— START OF Dataset records —

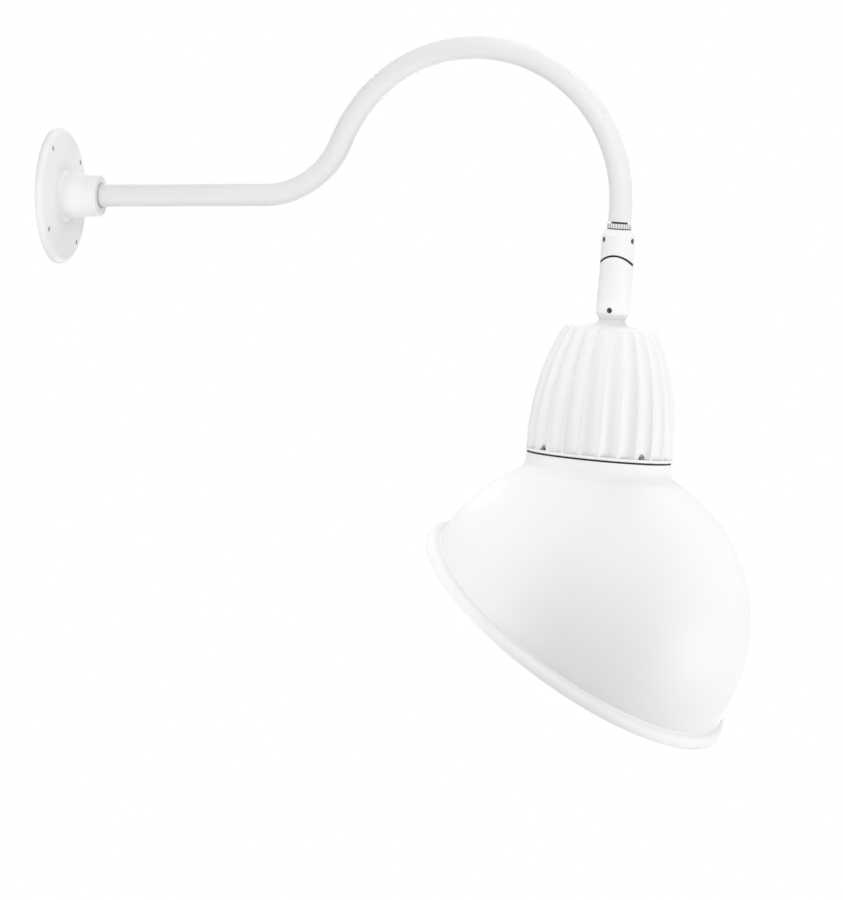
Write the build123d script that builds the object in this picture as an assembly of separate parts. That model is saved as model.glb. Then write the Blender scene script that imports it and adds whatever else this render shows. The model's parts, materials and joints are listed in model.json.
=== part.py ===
from build123d import *
from math import asin, atan, cos, pi, radians, sin, sqrt, tan
import os

os.makedirs("parts", exist_ok=True)

# All sizes in millimetres. The origin is the centre of the wall plate's back face.
# +X points out of the wall, +Z up, and the arm lies in the XZ plane.

# Wall plate with its hub
plate_dia = 149.0
plate_thickness = 8.6
plate_edge_wall = 2.6
plate_pocket_dia = 112.0
plate_pocket_depth = 4.6
plate_hole_dia = 5.5
plate_hole_circle = 126.0
plate_hole_count = 4
plate_hole_turn = 36.0
wall_gasket_thickness = 1.5
wall_gasket_width = 14.0
hub_base_dia = 49.6
hub_nose_dia = 45.2
hub_reach = 50.0
hub_root_round = 5.0
seal_cord_dia = 1.4
seal_depth = 0.7

# Arm
tube_dia = 24.5
tube_wall = 2.0
tube_start = 1.0
arm_straight = 239.6
rise_radius = 92.3
rise_angle = 67.5
arch_radius = 162.0
arm_end_tilt = 4.0
arm_drop = 14.2
locknut_flats = 34.0
locknut_thickness = 3.2
ground_screw_dia = 4.0
ground_screw_radius = 36.0

# Swivel at the end of the arm, heights above the tilt pivot
tube_end_height = 59.2
swivel_turn = 6.0
stem_dia = 17.6
stem_bore = 11.0
stem_groove_depth = 0.6
stem_insert = 12.0
stem_gap = 2.1
lock_ring_dia = 26.0
lock_ring_height = 5.2
knurl_count = 28
knurl_depth = 1.1
knurl_share = 0.52
swivel_seal_thickness = 0.8
knuckle_dia = 35.8
knuckle_neck_dia = 28.4
knuckle_shoulder = 6.5
swivel_screw_height = 39.5
swivel_screw_turn = -53.0
swivel_screw_count = 3
set_screw_dia = 6.0
set_screw_sink = 1.4
set_screw_flats = 3.0
stem_foot_height = 32.0
turning_gap = 0.2
running_gap = 0.05

# Tilting knuckle
head_radius = 21.6
head_wall = 4.2
saddle_gap = 2.1
seal_inset = 0.4
tilt_limit = 30.0
nipple_dia = 8.8
nipple_bore = 6.2
nipple_foot = 8.5
slot_play = 0.3
curved_washer_dia = 15.0
curved_washer_thickness = 1.5
knuckle_nut_flats = 13.0
knuckle_nut_thickness = 4.2
knuckle_bore_dia = 29.4
knuckle_length = 45.1
knuckle_foot_chamfer = 6.5
knuckle_foot_dia = 27.4
neck_screw_rise = 9.7
neck_screw_turn = -3.5

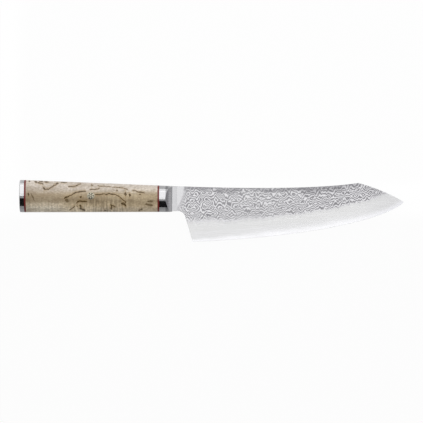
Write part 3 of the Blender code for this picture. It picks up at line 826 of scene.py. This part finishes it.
def fleck_row(along, across, *flecks):
    """How far off a row of flecks is, as a multiple of their thickness. None is beside another. Each is its
    thickness and then the places that it runs through, in millimetres from the pin."""
    path, thickness = [(0, 0.5)], [(0, 0)]
    for widest, *places in flecks:
        path += [(0.5 + place[0] / 2 / FLECK_REACH, 0.5 + place[1] / 2 / FLECK_REACH) for place in places]
        start, end = places[0][0], places[-1][0]
        taper = min(FLECK_TAPER, (end - start) / 3)
        for place, share in ((start, 0), (start + taper, 1), (end - taper, 1), (end, 0)):
            thickness.append((0.5 + place / 2 / FLECK_REACH, share * widest / THICKEST_FLECK))
    place = maths(tree, "MULTIPLY_ADD", along, 0.5 / FLECK_REACH, 0.5)
    level = curve_through(tree, place, path + [(1, 0.5)])
    level = maths(tree, "MULTIPLY_ADD", level, 2 * FLECK_REACH, -FLECK_REACH)
    thick = curve_through(tree, place, thickness + [(1, 0)])
    thick = maths(tree, "MULTIPLY_ADD", thick, THICKEST_FLECK, THINNEST_FLECK)
    distance = maths(tree, "ABSOLUTE", maths(tree, "SUBTRACT", across, level))
    return maths(tree, "DIVIDE", distance, thick)


def least_of(*rows):
    """The nearest of the rows, at each point."""
    least = rows[0]
    for other in rows[1:]:
        least = maths(tree, "MINIMUM", least, other)
    return least


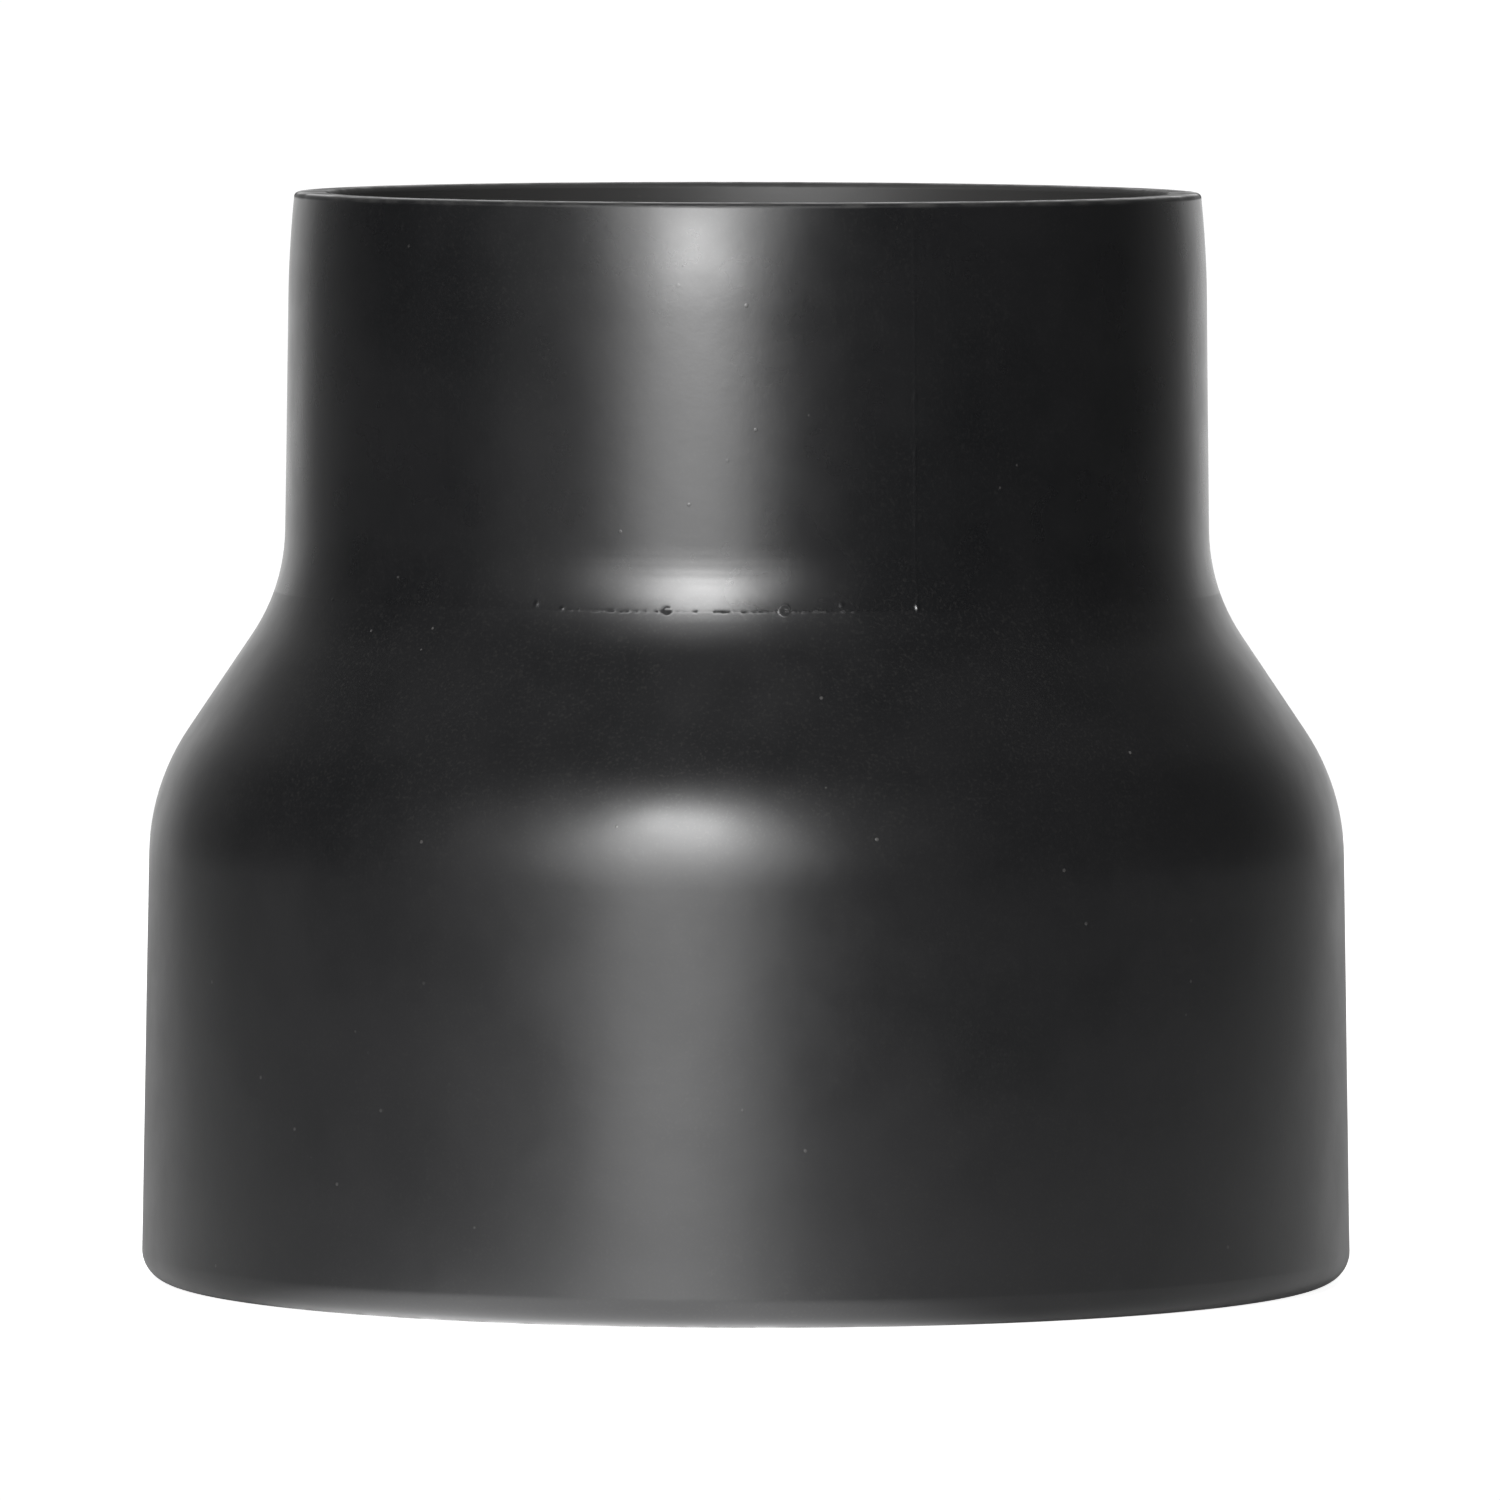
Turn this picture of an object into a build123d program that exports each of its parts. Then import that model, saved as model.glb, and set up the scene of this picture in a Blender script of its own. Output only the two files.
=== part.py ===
"""Concentric reducer coupling: one moulded plastic shell that joins a 4 inch pipe to a 3 inch pipe.

Millimetres, +Z up. The origin is the centre of the wide foot rim, Z is the axis of both sockets, and
-Y is the front. The wide socket opens downwards and the narrow one upwards. Each ends on a stop ledge.
"""

from build123d import *

import os
from math import cos, degrees, radians, sin, sqrt, tan

HEIGHT = 115.8

# Outside of the bell, around the wide socket
FOOT_RADIUS = 64.45
FOOT_EDGE_RADIUS = 3.2
BELL_DRAFT = 0.98  # degrees from the axis, wider towards the foot

# Outside of the flare, between the bell and the neck
FLARE_ANGLE = 34.0  # degrees from the axis
FLARE_MID_RADIUS = 56.86
FLARE_MID_HEIGHT = 62.53
SHOULDER_RADIUS = 24.3
NECK_FILLET_RADIUS = 20.4

# Outside of the neck, around the narrow socket, which ends in a lip that curves gently inwards
NECK_RADIUS = 49.27
NECK_DRAFT = 0.72  # degrees from the axis, narrower towards the lip
LIP_CORNER_DEPTH = 6.0
LIP_CURVE_RADIUS = 110.0
RIM_RADIUS = 48.17
RIM_EDGE_RADIUS = 0.5

# Sockets, for pipes of 114.3 mm and 88.9 mm outside diameter
WIDE_SOCKET_RADIUS = 57.22
WIDE_SOCKET_DEPTH = 44.45
WIDE_LEDGE = 4.0
NARROW_SOCKET_RADIUS = 44.55
NARROW_SOCKET_DEPTH = 38.1
NARROW_LEDGE = 3.55
MOUTH_EDGE_RADIUS = 0.6

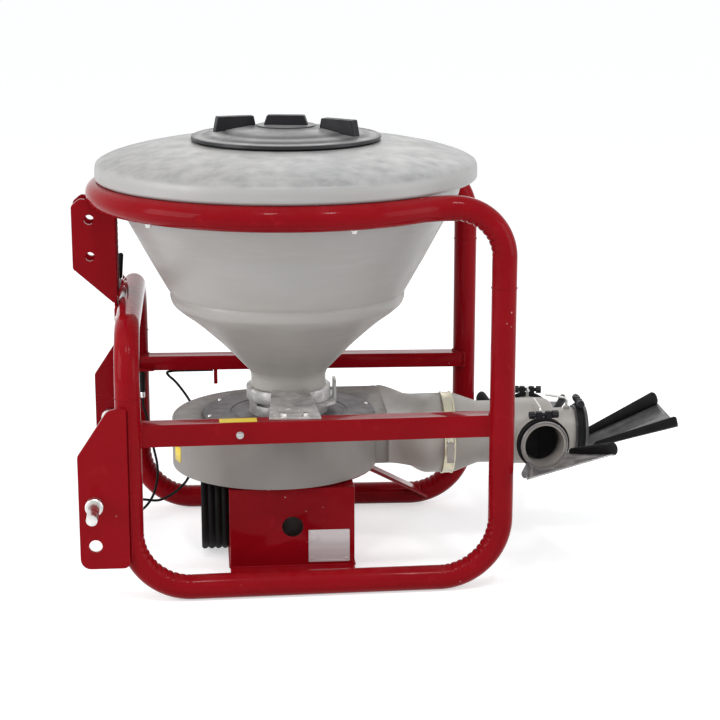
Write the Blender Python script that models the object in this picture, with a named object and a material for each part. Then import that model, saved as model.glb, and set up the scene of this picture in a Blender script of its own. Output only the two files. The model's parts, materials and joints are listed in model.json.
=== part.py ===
"""Tractor-mounted powder spreader: a hopper and a fan in a tube frame with a three-point hitch.

Metres, +Z up, +X towards the machine's rear, +Y towards its left side. Every piece is laid out
from the hopper's axis on the ground, and the datum empty carries that layout to the place where
the origin is the middle of the whole machine.
"""
import math

import bmesh
import bpy
from mathutils import Matrix, Vector

for old in list(bpy.data.objects):
    bpy.data.objects.remove(old)

# Air between pieces that touch, and between pieces that run in each other
GAP = 0.0003
RUNNING = 0.0006

# Tube frame: near side is -Y, far side is +Y
TUBE_R = 0.02415
REAR_X = 0.3995
FRONT_X = -0.3164
REAR_HALF_Y = 0.2705
FRONT_HALF_Y = 0.2910
RING_R = 0.3754
RING_Z = 0.7540
RING_BLEND_R = 0.120
RING_DROP_R = 0.097
REAR_FOOT_R = 0.120
FRONT_FOOT_R = 0.115
ARCH_Z = 0.524
ARCH_BEND_R = 0.100
REAR_WELD_Z = 0.600
FRONT_WELD_Z = 0.405
TUBE_SIDES = 16
BEND_STEPS = 6

# Cross bars that carry the hopper's gate
BAR_TOP_Z = 0.3515
BAR_WIDTH = 0.036
BAR_INSET = 0.012
NEAR_BAR_HEIGHT = 0.0432
FAR_BAR_HEIGHT = 0.0310
BAR_WALL = 0.003

# Hitch, category 1
LINK_PLATE = 0.008
LINK_FRONT_X = -0.412
LINK_SHOULDER_X = -0.352
LINK_SHOULDER_Z = 0.301
LINK_TOP_Z = 0.391
LINK_FOOT_Z = 0.078
LINK_PIN_X = -0.3825
LINK_PIN_Z = 0.2056
LINK_PIN_R = 0.011
LINK_HALF_SPAN = 0.3415
LINK_PIN_LENGTH = 0.076
LINK_COLLAR_R = 0.017
LINK_SPARE_HOLE_Z = 0.1235
LINK_SPARE_HOLE_R = 0.0125
TOP_PLATE = 0.008
TOP_BACK_T = 0.006
TOP_HALF_GAP = 0.026
TOP_HOLE_R = 0.0097
TOP_LOW_HOLE_R = 0.0092

# Top link ears: distances before and behind the ring's foremost point, drops below its middle,
# rises above the front arch
EAR_REACH = 0.0516
EAR_BACK = 0.0339
EAR_NOSE_REACH = 0.0346
EAR_NOSE_DROP = 0.010
EAR_FRONT_DROP = 0.024
EAR_FOOT_DROP = 0.150
EAR_HEEL_RISE = 0.007
EAR_BACK_RISE = 0.021
EAR_RING_AIR = 0.0022
TOP_HOLE_REACH = 0.0171
TOP_HOLE_DROP = 0.052
TOP_LOW_HOLE_DROP = 0.126

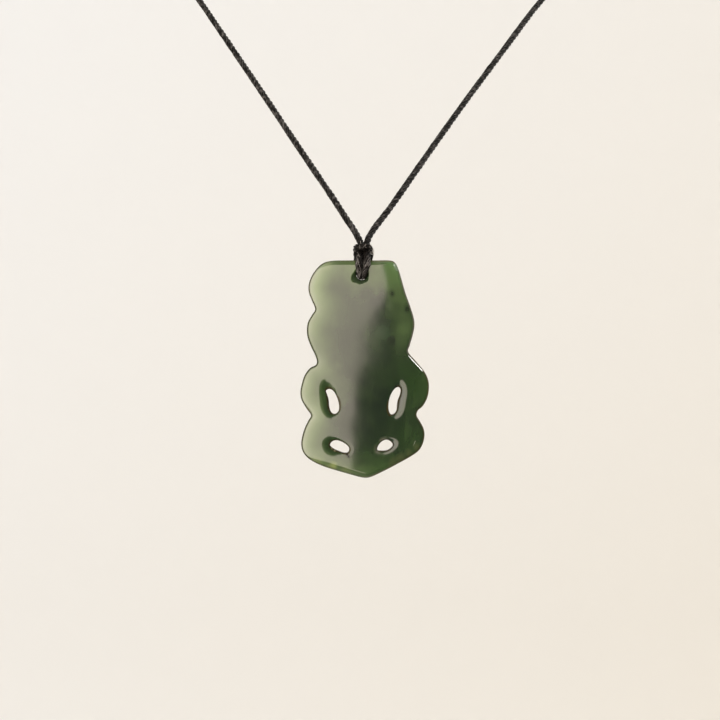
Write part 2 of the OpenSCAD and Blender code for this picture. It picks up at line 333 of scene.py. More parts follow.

— END OF Dataset records —

Reproduce only the lines from the one containing "Write part 3" through the one containing "3 inch pipe.", inclusive of both.

# Result of this task
Write part 3 of the Blender code for this picture. It picks up at line 826 of scene.py. This part finishes it.
def fleck_row(along, across, *flecks):
    """How far off a row of flecks is, as a multiple of their thickness. None is beside another. Each is its
    thickness and then the places that it runs through, in millimetres from the pin."""
    path, thickness = [(0, 0.5)], [(0, 0)]
    for widest, *places in flecks:
        path += [(0.5 + place[0] / 2 / FLECK_REACH, 0.5 + place[1] / 2 / FLECK_REACH) for place in places]
        start, end = places[0][0], places[-1][0]
        taper = min(FLECK_TAPER, (end - start) / 3)
        for place, share in ((start, 0), (start + taper, 1), (end - taper, 1), (end, 0)):
            thickness.append((0.5 + place / 2 / FLECK_REACH, share * widest / THICKEST_FLECK))
    place = maths(tree, "MULTIPLY_ADD", along, 0.5 / FLECK_REACH, 0.5)
    level = curve_through(tree, place, path + [(1, 0.5)])
    level = maths(tree, "MULTIPLY_ADD", level, 2 * FLECK_REACH, -FLECK_REACH)
    thick = curve_through(tree, place, thickness + [(1, 0)])
    thick = maths(tree, "MULTIPLY_ADD", thick, THICKEST_FLECK, THINNEST_FLECK)
    distance = maths(tree, "ABSOLUTE", maths(tree, "SUBTRACT", across, level))
    return maths(tree, "DIVIDE", distance, thick)


def least_of(*rows):
    """The nearest of the rows, at each point."""
    least = rows[0]
    for other in rows[1:]:
        least = maths(tree, "MINIMUM", least, other)
    return least


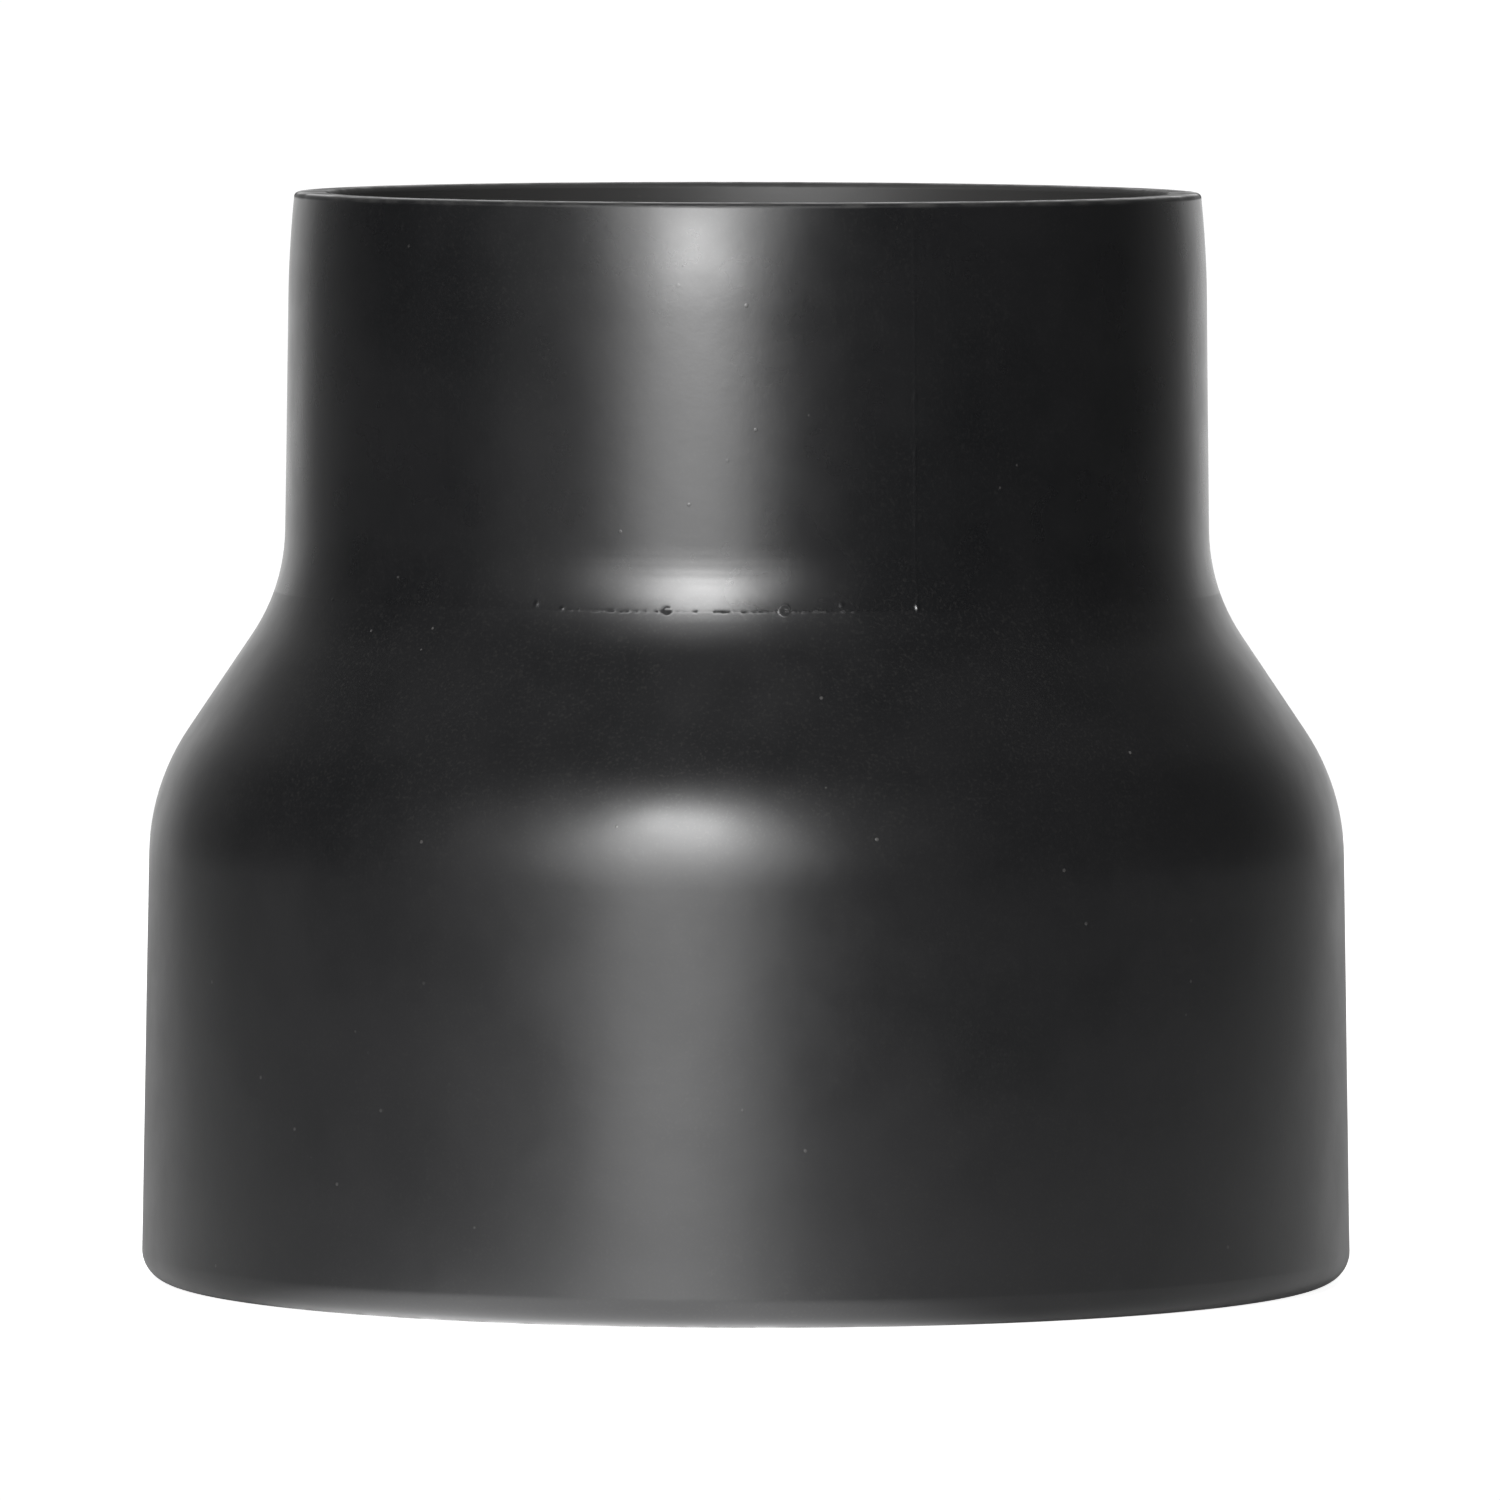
Turn this picture of an object into a build123d program that exports each of its parts. Then import that model, saved as model.glb, and set up the scene of this picture in a Blender script of its own. Output only the two files.
=== part.py ===
"""Concentric reducer coupling: one moulded plastic shell that joins a 4 inch pipe to a 3 inch pipe.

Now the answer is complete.